§ The data
[START]
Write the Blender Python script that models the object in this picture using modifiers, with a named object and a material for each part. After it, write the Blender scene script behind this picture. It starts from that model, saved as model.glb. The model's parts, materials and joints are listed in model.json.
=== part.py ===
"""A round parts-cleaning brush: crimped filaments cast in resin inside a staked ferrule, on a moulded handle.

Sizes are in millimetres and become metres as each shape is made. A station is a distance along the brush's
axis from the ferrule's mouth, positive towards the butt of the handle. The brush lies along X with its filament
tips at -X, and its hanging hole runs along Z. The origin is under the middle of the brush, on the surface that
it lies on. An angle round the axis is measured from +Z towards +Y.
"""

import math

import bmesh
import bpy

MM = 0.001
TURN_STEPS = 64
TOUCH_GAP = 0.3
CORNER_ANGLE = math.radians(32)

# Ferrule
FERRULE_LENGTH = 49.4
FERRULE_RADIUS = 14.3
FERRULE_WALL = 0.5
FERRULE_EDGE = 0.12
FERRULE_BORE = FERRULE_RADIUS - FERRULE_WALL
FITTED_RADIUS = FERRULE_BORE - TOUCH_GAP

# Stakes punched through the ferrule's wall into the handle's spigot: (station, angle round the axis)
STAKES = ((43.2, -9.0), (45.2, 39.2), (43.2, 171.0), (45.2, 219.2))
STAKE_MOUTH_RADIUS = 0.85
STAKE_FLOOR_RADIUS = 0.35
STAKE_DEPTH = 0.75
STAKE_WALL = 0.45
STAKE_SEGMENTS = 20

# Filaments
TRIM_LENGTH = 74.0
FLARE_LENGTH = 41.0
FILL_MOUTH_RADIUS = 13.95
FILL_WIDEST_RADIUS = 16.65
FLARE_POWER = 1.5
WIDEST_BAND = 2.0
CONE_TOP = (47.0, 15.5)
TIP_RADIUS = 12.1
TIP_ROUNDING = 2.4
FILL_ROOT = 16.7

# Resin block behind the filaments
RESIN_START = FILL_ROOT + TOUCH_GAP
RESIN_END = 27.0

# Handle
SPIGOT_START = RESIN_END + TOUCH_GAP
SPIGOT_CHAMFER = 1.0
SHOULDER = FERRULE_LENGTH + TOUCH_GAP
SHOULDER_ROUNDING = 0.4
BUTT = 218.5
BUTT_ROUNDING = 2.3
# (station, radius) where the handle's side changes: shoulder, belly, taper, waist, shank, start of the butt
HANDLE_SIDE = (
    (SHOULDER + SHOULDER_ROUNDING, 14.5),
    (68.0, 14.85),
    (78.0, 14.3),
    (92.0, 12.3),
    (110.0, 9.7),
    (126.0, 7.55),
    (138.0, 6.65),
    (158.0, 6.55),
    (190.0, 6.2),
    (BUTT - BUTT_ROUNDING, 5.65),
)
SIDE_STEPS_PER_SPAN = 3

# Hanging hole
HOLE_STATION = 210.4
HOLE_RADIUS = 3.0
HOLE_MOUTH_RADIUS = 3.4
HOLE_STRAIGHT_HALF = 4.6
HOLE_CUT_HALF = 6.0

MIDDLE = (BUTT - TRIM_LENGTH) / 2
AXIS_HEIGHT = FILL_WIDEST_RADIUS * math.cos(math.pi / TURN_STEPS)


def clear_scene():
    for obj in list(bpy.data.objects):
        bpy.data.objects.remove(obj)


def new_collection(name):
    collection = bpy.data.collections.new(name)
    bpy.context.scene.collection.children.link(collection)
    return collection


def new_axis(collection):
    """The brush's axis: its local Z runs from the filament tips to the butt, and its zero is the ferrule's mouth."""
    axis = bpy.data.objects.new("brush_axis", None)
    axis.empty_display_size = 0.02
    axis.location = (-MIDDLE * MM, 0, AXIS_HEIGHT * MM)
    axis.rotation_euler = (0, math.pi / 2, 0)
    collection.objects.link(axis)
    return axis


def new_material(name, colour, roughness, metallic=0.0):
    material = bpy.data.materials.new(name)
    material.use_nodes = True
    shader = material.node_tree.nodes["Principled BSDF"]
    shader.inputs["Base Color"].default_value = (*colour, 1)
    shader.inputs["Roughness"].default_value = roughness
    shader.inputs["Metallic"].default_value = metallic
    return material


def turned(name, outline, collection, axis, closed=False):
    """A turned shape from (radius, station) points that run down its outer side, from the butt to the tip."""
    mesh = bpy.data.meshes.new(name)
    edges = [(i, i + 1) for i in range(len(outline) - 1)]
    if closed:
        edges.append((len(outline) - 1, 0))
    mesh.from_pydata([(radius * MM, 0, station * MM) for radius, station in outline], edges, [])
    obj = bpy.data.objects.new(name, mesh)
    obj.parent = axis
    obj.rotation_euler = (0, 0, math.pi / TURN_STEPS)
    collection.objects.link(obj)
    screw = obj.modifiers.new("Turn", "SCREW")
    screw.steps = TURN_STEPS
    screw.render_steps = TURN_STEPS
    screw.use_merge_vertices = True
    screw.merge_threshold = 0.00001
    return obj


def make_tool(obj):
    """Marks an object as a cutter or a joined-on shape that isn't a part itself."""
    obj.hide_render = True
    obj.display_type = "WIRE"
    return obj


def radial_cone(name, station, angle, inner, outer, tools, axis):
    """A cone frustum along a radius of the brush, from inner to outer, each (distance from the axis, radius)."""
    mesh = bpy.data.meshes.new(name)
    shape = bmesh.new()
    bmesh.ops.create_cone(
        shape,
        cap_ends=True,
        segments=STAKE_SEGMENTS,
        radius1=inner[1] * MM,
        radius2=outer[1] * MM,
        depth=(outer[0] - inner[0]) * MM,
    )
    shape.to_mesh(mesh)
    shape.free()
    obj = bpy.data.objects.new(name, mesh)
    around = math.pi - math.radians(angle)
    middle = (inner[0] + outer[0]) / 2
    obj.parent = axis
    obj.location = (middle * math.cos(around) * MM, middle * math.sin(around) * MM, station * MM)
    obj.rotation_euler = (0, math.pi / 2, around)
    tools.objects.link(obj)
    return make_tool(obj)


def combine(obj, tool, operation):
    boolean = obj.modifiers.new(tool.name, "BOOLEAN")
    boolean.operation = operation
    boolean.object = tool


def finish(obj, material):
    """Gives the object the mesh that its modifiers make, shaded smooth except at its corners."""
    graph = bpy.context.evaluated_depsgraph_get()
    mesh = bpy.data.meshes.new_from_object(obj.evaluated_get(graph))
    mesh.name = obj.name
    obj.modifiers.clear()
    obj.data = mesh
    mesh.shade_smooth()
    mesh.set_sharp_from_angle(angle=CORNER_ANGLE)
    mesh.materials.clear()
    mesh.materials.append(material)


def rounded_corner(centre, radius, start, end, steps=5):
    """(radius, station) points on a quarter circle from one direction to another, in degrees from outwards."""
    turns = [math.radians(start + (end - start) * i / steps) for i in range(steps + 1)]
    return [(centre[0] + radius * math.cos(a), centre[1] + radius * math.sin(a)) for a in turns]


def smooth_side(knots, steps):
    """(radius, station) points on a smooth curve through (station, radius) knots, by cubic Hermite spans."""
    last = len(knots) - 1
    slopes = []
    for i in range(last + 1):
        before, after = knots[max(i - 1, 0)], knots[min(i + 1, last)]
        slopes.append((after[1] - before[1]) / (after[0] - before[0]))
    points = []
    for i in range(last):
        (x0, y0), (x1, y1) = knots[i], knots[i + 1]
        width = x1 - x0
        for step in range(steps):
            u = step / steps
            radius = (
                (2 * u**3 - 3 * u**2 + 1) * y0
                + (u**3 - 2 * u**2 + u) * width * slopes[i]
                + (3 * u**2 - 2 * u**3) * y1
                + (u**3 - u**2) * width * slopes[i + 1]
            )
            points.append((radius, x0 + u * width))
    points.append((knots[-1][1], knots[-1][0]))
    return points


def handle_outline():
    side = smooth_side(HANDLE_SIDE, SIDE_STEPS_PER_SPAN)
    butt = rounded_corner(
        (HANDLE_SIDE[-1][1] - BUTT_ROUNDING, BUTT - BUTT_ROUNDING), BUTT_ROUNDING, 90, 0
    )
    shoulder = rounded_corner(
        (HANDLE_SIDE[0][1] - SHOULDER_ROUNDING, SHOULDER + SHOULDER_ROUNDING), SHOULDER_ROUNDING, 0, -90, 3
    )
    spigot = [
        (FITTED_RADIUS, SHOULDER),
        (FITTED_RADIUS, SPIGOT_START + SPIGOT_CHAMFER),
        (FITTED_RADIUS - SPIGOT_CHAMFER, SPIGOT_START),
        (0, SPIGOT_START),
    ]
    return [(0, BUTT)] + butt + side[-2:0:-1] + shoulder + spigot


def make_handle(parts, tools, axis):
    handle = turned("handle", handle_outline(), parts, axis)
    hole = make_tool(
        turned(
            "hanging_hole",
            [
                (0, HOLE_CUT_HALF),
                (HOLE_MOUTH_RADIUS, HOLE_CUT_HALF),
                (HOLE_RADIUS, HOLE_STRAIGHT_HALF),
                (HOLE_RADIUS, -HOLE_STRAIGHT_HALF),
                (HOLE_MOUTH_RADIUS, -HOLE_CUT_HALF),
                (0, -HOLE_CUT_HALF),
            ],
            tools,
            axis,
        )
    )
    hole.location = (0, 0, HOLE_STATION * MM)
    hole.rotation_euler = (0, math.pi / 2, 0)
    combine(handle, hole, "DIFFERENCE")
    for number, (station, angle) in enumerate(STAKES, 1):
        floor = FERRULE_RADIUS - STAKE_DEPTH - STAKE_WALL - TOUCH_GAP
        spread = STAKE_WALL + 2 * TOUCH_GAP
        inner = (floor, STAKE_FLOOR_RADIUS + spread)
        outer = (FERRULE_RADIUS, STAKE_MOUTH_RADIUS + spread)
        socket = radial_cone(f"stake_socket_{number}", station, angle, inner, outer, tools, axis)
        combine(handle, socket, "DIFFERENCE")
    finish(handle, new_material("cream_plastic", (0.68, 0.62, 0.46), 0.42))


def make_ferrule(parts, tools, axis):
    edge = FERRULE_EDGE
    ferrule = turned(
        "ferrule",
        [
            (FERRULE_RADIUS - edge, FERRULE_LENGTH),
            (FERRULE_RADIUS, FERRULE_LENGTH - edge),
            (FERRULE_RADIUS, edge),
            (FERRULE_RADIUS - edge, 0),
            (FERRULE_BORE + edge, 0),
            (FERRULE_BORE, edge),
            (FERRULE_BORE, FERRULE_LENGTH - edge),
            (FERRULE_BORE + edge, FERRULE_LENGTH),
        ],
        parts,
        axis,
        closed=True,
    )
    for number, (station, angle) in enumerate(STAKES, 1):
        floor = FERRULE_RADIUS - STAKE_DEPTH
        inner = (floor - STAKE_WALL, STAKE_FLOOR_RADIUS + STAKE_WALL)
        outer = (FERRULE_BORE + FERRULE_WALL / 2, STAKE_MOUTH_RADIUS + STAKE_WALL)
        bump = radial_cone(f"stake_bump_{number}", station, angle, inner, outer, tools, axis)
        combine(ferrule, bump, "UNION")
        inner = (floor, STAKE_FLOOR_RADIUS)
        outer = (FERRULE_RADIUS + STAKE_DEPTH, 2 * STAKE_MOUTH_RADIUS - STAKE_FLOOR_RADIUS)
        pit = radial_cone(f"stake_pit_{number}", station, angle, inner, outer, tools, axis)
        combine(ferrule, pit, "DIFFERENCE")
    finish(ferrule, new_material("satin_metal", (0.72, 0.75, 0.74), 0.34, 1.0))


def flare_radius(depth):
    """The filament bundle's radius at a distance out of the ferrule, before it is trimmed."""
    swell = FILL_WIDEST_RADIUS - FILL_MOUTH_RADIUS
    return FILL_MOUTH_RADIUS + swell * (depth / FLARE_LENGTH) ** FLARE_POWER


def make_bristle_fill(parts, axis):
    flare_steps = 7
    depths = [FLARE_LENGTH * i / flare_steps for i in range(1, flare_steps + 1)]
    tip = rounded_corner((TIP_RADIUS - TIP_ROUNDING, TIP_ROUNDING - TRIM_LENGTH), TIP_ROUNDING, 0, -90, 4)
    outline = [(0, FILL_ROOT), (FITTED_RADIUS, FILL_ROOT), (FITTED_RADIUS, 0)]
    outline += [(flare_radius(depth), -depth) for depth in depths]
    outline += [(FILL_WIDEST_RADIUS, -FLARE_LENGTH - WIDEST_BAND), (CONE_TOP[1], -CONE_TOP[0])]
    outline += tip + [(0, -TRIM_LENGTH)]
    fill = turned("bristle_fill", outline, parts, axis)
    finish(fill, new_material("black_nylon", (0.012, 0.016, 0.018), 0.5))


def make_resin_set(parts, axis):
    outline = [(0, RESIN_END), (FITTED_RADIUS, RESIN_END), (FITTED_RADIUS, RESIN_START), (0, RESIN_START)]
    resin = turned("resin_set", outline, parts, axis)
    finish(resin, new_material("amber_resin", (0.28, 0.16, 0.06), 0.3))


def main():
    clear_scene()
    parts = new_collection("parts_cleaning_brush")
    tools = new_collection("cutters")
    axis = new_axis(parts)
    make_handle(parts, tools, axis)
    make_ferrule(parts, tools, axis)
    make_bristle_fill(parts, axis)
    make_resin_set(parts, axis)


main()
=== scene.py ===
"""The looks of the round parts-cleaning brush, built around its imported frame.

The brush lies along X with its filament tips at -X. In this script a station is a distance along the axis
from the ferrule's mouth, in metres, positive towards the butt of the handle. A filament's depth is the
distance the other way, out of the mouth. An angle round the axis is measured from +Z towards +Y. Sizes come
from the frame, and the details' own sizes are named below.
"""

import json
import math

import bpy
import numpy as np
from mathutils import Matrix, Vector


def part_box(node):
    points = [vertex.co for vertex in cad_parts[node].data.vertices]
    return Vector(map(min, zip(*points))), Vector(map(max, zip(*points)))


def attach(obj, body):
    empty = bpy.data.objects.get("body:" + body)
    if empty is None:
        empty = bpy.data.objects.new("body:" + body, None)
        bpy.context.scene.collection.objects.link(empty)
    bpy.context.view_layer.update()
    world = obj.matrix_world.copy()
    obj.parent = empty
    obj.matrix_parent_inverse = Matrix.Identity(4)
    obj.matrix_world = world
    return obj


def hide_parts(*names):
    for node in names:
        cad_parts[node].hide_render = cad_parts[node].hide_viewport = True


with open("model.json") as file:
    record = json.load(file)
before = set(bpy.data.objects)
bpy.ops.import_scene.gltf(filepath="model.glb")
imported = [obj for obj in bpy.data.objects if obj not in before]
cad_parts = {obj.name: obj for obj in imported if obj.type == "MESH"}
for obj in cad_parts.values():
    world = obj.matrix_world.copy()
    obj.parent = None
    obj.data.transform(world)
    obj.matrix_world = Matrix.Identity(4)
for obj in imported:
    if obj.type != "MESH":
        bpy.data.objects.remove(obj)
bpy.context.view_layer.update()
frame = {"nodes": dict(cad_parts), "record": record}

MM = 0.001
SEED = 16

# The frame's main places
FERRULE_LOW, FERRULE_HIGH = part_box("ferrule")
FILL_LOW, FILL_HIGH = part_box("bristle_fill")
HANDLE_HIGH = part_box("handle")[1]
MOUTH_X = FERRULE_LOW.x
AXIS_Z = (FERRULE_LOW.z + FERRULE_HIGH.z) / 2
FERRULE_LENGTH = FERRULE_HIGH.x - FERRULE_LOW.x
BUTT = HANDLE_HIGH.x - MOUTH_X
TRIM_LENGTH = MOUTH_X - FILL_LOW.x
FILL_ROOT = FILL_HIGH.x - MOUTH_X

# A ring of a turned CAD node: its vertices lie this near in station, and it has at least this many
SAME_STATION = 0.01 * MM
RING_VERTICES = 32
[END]
[START]
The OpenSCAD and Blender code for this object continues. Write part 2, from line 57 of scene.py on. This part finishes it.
[END]
§ Set task
Return only the part of the records above that opens with the line containing "outline += tip + [(0, -TRIM_LENGTH)]" and closes with the line containing "points = [vertex.co", ends included.

§ Answer to the task
    outline += tip + [(0, -TRIM_LENGTH)]
    fill = turned("bristle_fill", outline, parts, axis)
    finish(fill, new_material("black_nylon", (0.012, 0.016, 0.018), 0.5))


def make_resin_set(parts, axis):
    outline = [(0, RESIN_END), (FITTED_RADIUS, RESIN_END), (FITTED_RADIUS, RESIN_START), (0, RESIN_START)]
    resin = turned("resin_set", outline, parts, axis)
    finish(resin, new_material("amber_resin", (0.28, 0.16, 0.06), 0.3))


def main():
    clear_scene()
    parts = new_collection("parts_cleaning_brush")
    tools = new_collection("cutters")
    axis = new_axis(parts)
    make_handle(parts, tools, axis)
    make_ferrule(parts, tools, axis)
    make_bristle_fill(parts, axis)
    make_resin_set(parts, axis)


main()
=== scene.py ===
"""The looks of the round parts-cleaning brush, built around its imported frame.

The brush lies along X with its filament tips at -X. In this script a station is a distance along the axis
from the ferrule's mouth, in metres, positive towards the butt of the handle. A filament's depth is the
distance the other way, out of the mouth. An angle round the axis is measured from +Z towards +Y. Sizes come
from the frame, and the details' own sizes are named below.
"""

import json
import math

import bpy
import numpy as np
from mathutils import Matrix, Vector


def part_box(node):
    points = [vertex.co for vertex in cad_parts[node].data.vertices]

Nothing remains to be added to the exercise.